**STORED RECORDS**
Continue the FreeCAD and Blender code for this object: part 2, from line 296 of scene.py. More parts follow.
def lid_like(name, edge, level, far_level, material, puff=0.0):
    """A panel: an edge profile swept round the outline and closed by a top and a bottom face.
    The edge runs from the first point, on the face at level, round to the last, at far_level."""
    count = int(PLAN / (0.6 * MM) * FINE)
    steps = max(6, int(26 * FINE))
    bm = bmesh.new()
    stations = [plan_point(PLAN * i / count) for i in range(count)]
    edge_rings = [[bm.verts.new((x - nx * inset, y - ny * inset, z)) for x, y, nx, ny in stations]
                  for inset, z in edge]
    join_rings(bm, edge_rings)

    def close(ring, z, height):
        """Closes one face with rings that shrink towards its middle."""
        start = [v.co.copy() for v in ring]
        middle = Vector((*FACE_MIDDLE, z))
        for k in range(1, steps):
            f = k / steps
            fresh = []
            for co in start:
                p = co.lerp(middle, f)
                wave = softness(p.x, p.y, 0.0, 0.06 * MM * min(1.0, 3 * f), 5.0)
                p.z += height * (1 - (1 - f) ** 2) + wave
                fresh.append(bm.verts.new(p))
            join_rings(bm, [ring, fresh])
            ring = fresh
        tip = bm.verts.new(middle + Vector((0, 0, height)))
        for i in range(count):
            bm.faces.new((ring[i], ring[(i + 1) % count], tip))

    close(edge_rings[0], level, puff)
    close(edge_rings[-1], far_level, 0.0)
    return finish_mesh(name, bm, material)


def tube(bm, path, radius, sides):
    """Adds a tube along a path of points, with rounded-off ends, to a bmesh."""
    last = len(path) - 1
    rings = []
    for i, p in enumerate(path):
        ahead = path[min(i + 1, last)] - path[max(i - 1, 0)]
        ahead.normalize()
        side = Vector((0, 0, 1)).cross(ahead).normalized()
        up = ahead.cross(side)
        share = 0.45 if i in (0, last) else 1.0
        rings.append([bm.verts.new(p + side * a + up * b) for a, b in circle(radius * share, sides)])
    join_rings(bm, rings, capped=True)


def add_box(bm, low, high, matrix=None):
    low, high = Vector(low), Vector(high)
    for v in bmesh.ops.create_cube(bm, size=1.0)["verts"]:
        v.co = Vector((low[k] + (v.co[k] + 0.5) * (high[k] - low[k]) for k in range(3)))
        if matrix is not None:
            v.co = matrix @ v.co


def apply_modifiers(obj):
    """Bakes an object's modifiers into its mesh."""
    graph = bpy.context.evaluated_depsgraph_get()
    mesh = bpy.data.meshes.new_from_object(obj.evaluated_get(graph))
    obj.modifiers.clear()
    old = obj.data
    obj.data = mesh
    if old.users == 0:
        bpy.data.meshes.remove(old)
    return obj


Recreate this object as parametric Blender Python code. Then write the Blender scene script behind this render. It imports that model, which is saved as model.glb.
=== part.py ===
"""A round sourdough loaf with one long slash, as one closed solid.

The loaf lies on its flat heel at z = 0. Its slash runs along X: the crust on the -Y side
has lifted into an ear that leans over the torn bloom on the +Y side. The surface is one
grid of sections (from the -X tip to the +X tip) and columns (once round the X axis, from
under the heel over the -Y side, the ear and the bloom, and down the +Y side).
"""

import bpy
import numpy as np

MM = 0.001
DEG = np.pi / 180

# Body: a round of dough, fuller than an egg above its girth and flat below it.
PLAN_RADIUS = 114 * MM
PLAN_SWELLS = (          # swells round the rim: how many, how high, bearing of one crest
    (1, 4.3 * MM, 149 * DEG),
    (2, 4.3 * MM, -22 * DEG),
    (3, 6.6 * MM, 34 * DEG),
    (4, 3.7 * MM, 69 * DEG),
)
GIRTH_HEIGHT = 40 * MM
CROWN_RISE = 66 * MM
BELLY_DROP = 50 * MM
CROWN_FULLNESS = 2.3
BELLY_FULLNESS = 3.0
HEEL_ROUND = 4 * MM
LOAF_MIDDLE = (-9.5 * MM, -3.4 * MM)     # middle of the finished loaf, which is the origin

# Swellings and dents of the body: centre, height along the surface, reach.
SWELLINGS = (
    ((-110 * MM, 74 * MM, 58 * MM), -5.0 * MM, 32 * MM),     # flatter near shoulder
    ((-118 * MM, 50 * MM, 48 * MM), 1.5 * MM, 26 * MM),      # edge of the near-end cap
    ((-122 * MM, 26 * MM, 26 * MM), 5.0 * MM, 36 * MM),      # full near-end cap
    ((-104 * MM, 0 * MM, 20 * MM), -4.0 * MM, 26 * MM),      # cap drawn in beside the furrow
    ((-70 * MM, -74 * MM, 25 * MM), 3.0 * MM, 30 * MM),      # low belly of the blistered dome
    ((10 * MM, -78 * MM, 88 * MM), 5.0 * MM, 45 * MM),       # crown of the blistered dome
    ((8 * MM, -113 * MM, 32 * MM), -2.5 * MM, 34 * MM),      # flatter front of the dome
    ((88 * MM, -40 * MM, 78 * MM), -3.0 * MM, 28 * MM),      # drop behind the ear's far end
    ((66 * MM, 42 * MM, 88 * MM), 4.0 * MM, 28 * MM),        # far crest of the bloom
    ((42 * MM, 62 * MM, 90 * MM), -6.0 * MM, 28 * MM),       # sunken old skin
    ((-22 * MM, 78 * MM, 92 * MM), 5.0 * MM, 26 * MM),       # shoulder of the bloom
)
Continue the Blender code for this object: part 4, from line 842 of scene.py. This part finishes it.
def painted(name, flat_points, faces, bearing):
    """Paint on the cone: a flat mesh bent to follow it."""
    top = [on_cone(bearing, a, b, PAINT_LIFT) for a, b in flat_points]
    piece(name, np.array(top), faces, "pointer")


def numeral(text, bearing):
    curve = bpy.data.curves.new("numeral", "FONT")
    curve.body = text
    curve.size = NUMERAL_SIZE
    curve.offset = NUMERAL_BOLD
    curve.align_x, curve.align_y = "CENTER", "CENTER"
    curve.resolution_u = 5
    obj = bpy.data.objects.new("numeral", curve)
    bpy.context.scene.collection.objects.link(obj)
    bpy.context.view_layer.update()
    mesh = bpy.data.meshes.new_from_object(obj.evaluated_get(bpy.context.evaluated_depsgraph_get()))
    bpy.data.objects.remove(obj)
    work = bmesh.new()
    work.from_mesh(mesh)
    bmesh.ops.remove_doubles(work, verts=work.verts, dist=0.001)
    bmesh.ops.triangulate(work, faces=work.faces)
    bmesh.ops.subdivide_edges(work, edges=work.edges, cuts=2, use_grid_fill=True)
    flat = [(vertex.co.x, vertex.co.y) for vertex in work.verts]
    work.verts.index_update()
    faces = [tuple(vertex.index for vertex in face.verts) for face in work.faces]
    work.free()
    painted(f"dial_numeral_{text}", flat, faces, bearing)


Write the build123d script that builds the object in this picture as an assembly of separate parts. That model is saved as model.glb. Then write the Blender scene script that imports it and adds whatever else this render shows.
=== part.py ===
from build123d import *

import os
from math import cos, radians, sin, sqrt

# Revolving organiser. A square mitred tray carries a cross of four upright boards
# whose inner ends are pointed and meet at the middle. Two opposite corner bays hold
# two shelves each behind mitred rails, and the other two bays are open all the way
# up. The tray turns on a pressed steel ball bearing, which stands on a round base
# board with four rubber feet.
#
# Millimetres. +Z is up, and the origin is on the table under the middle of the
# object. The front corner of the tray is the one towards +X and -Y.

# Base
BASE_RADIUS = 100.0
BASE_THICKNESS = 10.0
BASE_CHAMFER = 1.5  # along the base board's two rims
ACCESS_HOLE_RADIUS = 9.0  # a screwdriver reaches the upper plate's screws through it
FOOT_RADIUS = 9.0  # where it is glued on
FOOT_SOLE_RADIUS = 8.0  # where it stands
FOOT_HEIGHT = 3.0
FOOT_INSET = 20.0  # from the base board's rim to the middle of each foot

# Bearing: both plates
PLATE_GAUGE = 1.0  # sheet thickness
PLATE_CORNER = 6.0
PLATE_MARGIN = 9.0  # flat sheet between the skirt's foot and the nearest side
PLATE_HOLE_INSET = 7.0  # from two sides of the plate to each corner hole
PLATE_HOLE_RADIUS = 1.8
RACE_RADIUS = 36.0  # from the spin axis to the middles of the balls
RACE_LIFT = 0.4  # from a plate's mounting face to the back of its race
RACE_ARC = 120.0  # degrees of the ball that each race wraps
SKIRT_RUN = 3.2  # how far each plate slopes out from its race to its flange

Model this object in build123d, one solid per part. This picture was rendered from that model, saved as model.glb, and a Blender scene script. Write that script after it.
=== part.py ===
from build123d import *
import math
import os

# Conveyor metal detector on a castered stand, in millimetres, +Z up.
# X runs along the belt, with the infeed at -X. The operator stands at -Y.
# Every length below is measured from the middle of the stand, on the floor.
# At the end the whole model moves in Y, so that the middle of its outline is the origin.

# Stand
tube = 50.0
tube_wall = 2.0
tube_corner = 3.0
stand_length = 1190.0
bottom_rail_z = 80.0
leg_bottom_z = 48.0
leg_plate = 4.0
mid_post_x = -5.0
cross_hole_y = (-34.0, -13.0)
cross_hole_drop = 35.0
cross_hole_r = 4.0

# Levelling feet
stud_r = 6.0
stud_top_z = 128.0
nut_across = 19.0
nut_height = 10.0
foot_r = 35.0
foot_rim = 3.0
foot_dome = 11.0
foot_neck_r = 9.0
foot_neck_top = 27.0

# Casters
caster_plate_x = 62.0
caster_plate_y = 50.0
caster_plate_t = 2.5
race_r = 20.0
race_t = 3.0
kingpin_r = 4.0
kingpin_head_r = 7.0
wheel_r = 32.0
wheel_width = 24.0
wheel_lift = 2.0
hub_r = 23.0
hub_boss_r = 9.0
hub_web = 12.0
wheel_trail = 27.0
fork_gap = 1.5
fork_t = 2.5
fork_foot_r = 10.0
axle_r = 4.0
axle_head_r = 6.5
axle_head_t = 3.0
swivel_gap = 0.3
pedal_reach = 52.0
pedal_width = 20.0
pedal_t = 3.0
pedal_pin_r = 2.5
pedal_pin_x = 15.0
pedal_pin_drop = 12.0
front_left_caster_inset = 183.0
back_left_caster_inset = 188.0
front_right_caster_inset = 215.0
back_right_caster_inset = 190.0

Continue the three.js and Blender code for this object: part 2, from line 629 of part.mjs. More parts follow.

**TO DO**
Within the material above, transcribe exactly the lines that run from the line holding "Write the build123d" through the line holding "from math import cos, radians, sin, sqrt".

**RESULT**
Write the build123d script that builds the object in this picture as an assembly of separate parts. That model is saved as model.glb. Then write the Blender scene script that imports it and adds whatever else this render shows.
=== part.py ===
from build123d import *

import os
from math import cos, radians, sin, sqrt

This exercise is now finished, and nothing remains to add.